Here is a link to the D614G Study, published July 2.
One interesting comment to the article.
Further mutations are quite likely to come; they could affect both, the easier spread, and the severity of the disease even in younger patients. Currently, many mammalian species can also transmit the disease within their species (cats, tigers, lions, ferrets, dogs). Despite some findings in Wuhan with 15% of tested cats (from about 100) showed antibodies against Sars-CoV-2 (but none of the reference blood samples from before the outbreak was positive), little is tested anywhere else - leading to the potentially false suggestion of the WHO that there is no evidence for a major transmission from pet-to-human.
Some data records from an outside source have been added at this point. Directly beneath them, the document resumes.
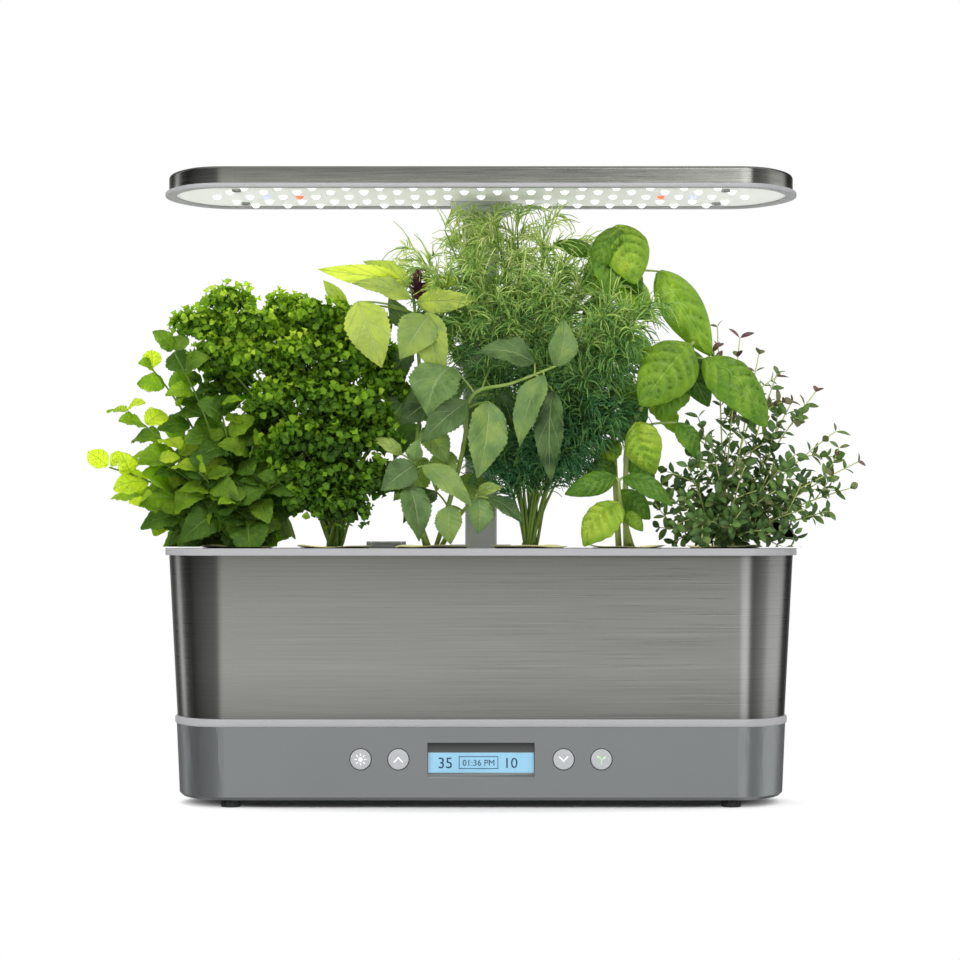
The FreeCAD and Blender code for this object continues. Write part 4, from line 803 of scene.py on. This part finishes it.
# Curly parsley: long stalks with heads of tightly frilled leaflets. Each head is a dome of leaflets that lie
# along its skin, and smaller heads fill in behind and between.
parsley_skin = leafy(
    "curly_parsley_leaf", [(0.0, "#3c6612"), (0.35, "#6c9e20"), (0.7, "#a2cc2c"), (1.0, "#dcf258")],
    "#b4d85a", 4.0, 2.0, 0.25, 0.45, 0.6, 0.6, 900.0)
parsley_heads = np.array([
    (-191, 10, 318), (-168, -5, 332), (-152, -20, 316), (-130, 5, 328), (-110, -12, 322), (-90, 0, 320),
    (-176, -15, 296), (-148, -28, 292), (-120, -30, 296), (-92, -25, 290), (-73, 5, 300), (-165, 15, 278),
    (-106, -38, 266), (-80, -34, 262), (-135, -36, 266), (-64, -8, 276), (-120, -44, 240), (-92, -44, 236),
    (-70, -28, 240), (-102, -40, 214), (-124, -30, 216), (-76, -34, 212), (-140, 12, 250),
    (-92, 18, 258)], float)
between = (parsley_heads + np.roll(parsley_heads, 5, axis=0)) / 2
between[:, 1] = np.clip(between[:, 1] + 12, -40, 16)
between[:6] = [(-112, -34, 200), (-90, -40, 194), (-68, -32, 216), (-130, -26, 234), (-100, -24, 222),
               (-74, -20, 252)]
tubes("parsley_stalk_tubes", arching(1, np.concatenate([parsley_heads, between])), 2.2, 1.4, stalk_skin,
      tone=0.35, replaced="parsley_stems")
leaflets = 170
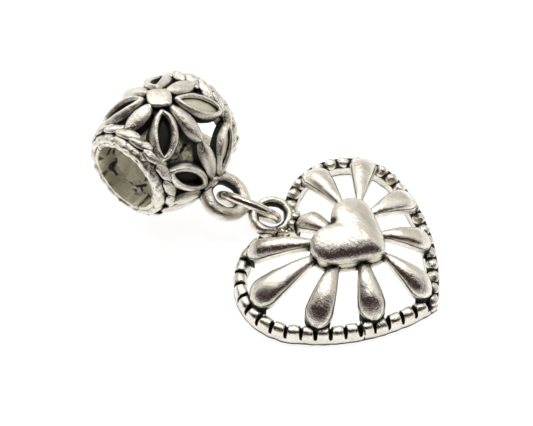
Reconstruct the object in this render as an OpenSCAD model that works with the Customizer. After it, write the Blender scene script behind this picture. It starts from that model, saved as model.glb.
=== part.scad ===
// Heart pendant: a domed openwork heart that hangs by a jump ring from an openwork bail bead.
// It lies face up, +X from the bead to the heart's tip, +Y across the heart, floor at z = 0.

/* [Heart rim] */
// Radius of each lobe, to the middle of the rim
lobe_r = 4.06; // [3.9:0.02:4.12]
// How far each lobe's centre lies from the heart's axis
lobe_side = 3.31; // [3.25:0.01:3.4]
// How far the lobe centres lie behind the heart's middle
lobe_back = 2.09; // [2:0.01:2.14]
// Radius of the slow curve from a lobe to the tip
flank_r = 13.2; // [12.6:0.1:14]
// Tip of the heart, to the middle of the rim
tip_reach = 6.44; // [6.3:0.02:6.6]
// Depth of the cleft, to the middle of the rim
cleft_back = 4.6; // [4.55:0.01:4.75]
// Width of the rim band
rim_w = 0.93; // [0.85:0.01:0.97]
// Height of the plain wall under the beading
rim_h = 0.9; // [0.8:0.02:0.96]
// Diameter of one bead of the rim
rim_bead_d = 0.92; // [0.84:0.01:0.94]
// Beads on the side toward +Y, without the one on the tip
far_beads = 22; // [20:1:22]
// Beads on the side toward -Y
near_beads = 21; // [19:1:22]

/* [Petals] */
// Width of the petals, as a share of the usual widths
petal_swell = 1; // [0.9:0.02:1.04]
// Thickness of the petals' straight sides
petal_side = 0.55; // [0.4:0.05:0.6]
// Rise of the petals' domed top
petal_dome = 0.6; // [0.4:0.02:0.7]
// Underside of the petals at the rim
petal_low = 1.15; // [1.05:0.05:1.25]
// Length of the foot that each petal stands on
petal_foot = 0.55; // [0.4:0.05:0.65]
// How far the feet sink into the rim
petal_sink = 0.06; // [0.04:0.02:0.12]
// How far the petals' undersides lie over the middle heart's
petal_lift = 0.06; // [0.04:0.02:0.16]
// How far the petals reach into the middle heart
petal_root = 0.5; // [0.4:0.05:0.6]

/* [Middle heart] */
// Radius of a lobe of the middle heart
mid_lobe_r = 1.43; // [1.35:0.02:1.49]
// How far its lobe centres lie from the axis
mid_lobe_side = 1.4; // [1.34:0.02:1.46]
// How far its lobe centres lie behind the heart's middle
mid_lobe_back = 0.78; // [0.7:0.02:0.82]
// Radius of its flanks
mid_flank_r = 12.6; // [10:0.2:15]
// Reach of its tip
mid_tip = 2.82; // [2.7:0.02:2.9]
// Depth of its cleft
mid_cleft = 1.68; // [1.64:0.02:1.8]
// Underside of the middle heart
mid_low = 2.55; // [2.4:0.05:2.7]
// Height of its puffed part's edge
mid_edge = 3.85; // [3.7:0.05:4]
// Rise of its puffed top over the edge
mid_puff = 0.95; // [0.8:0.05:1.2]

/* [Loops and ring] */
// Radius of the heart's loop, to the middle of its wire
heart_loop_r = 1.26; // [1.24:0.01:1.3]
// Half the width of the heart's loop, across its band
heart_loop_wire = 0.345; // [0.3:0.005:0.35]
// Half the height of the heart's loop
heart_loop_half = 0.42; // [0.38:0.01:0.44]
// Distance of the heart's loop from the heart's middle
heart_loop_back = 6.33; // [6.3:0.01:6.36]
// Height of the heart's loop over the floor
heart_loop_z = 1.2; // [1.18:0.01:1.24]
// Radius of the jump ring, to the middle of its wire
ring_r = 2.09; // [2.07:0.01:2.12]
// Wire radius of the jump ring
ring_wire = 0.33; // [0.3:0.01:0.34]
// Lean of the jump ring from upright
ring_lean = 23.6; // [22:0.2:25]
// Radius of the bead's loop, to the middle of its wire
bead_loop_r = 1.43; // [1.41:0.01:1.46]
// Wire radius of the bead's loop
bead_loop_wire = 0.51; // [0.47:0.01:0.53]

/* [Bail bead] */
// Diameter of the bead at its middle
bead_d = 8.82; // [8.7:0.02:8.9]
// Length of the bead over its mouth rings
bead_l = 8.52; // [8.4:0.02:8.6]
// Diameter of the hole through the mouth rings
hole_d = 5; // [4.8:0.1:5]
// Diameter of the bead's round-off at the mouth rings
neck_d = 6.6; // [6.4:0.05:6.7]
// Wall of the openwork
cage_wall = 0.75; // [0.65:0.05:0.85]
// Lobes round each mouth ring
mouth_lobes = 17; // [15:1:19]
// Width of a hollow petal of a flower
hollow_w = 2; // [1.85:0.05:2.05]
// Width of the slot in it
slot_w = 0.9; // [0.7:0.05:1]
// How far the near mouth is tipped up
bead_tip = 5.9; // [5.5:0.1:6.3]

/* [Hidden] */
silver = "#c9c6c0";
// The heart's middle, so that the whole thing is centred on the origin
heart_x = 6.13;
// Outline of a heart: lobe radius, its centre, flank radius, tip and cleft
RIM = [lobe_r, -lobe_back, lobe_side, flank_r, tip_reach, -cleft_back];
MID = [mid_lobe_r, -mid_lobe_back, mid_lobe_side, mid_flank_r, mid_tip, -mid_cleft];
// Petals: x and y of the outer end, x and y of the inner end, width, share of it at the inner end
PETALS = [
    [-5.85, 4.26, -2.18, 2.27, 1.96, 0.21],
    [-3.08, 7.16, -1.06, 2.85, 1.84, 0.13],
    [1.53, 6.18, -0.02, 2.62, 2.00, 0.21],
    [4.29, 3.59, 1.47, 1.56, 1.76, 0.30],
    [6.31, -0.11, 2.65, 0.24, 1.88, 0.26],
    [4.05, -3.74, 1.66, -1.18, 1.92, 0.38],
    [0.91, -6.29, 0.00, -2.13, 1.97, 0.34],
    [-3.69, -6.89, -1.22, -1.84, 2.21, 0.10],
    [-6.04, -3.71, -2.22, -1.50, 1.68, 0.38],
    [-4.43, 0.54, -1.14, -0.07, 1.76, 0.28],
];
// Grains at the root of the heart's loop: x, y, height, radius
GRAINS = [
    [-5.21, 0.93, 1.15, 0.36],
    [-5.04, -0.31, 1.20, 0.36],
    [-5.01, -0.89, 1.30, 0.34],
    [-4.81, 0.66, 1.40, 0.36],
    [-4.68, 0.01, 1.40, 0.36],
    [-5.56, -1.05, 1.10, 0.32],
];
// Centre of the bead, its turn on the floor
bead_x = heart_x - 14.68;
bead_y = -0.54;
bead_z = 4.47;
bead_yaw = -8.8;
// Centre of the bead's loop, its lean about X and about Y
LOOP_PLACE = [heart_x - 9.5, -1.09, 2.62];
LOOP_LEAN = [-12, 23.3];
// Angle round the bead of the loop's root, and its distance from the bead's middle
ROOT = [-19, 0.5];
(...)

I wonder how this currently dominating mutation affects the infection rate in cats, and if this may support an easier transmission from cat to human?
What We Know
- Social distancing helps
- The recent jump in cases is from a jump in infection rates, not due to number of tests alone
- Covid-19 mutates in a fashion that newer mutations can quickly become the dominant form in an area
- The number of cases is at record highs in many Southern states
- Governors in many states, especially in the south, have walked back or even reversed reopening plans.
Unfortunately, there is too much we do not know.
I wonder if the mutations will quickly negate all the efforts in producing a vaccine.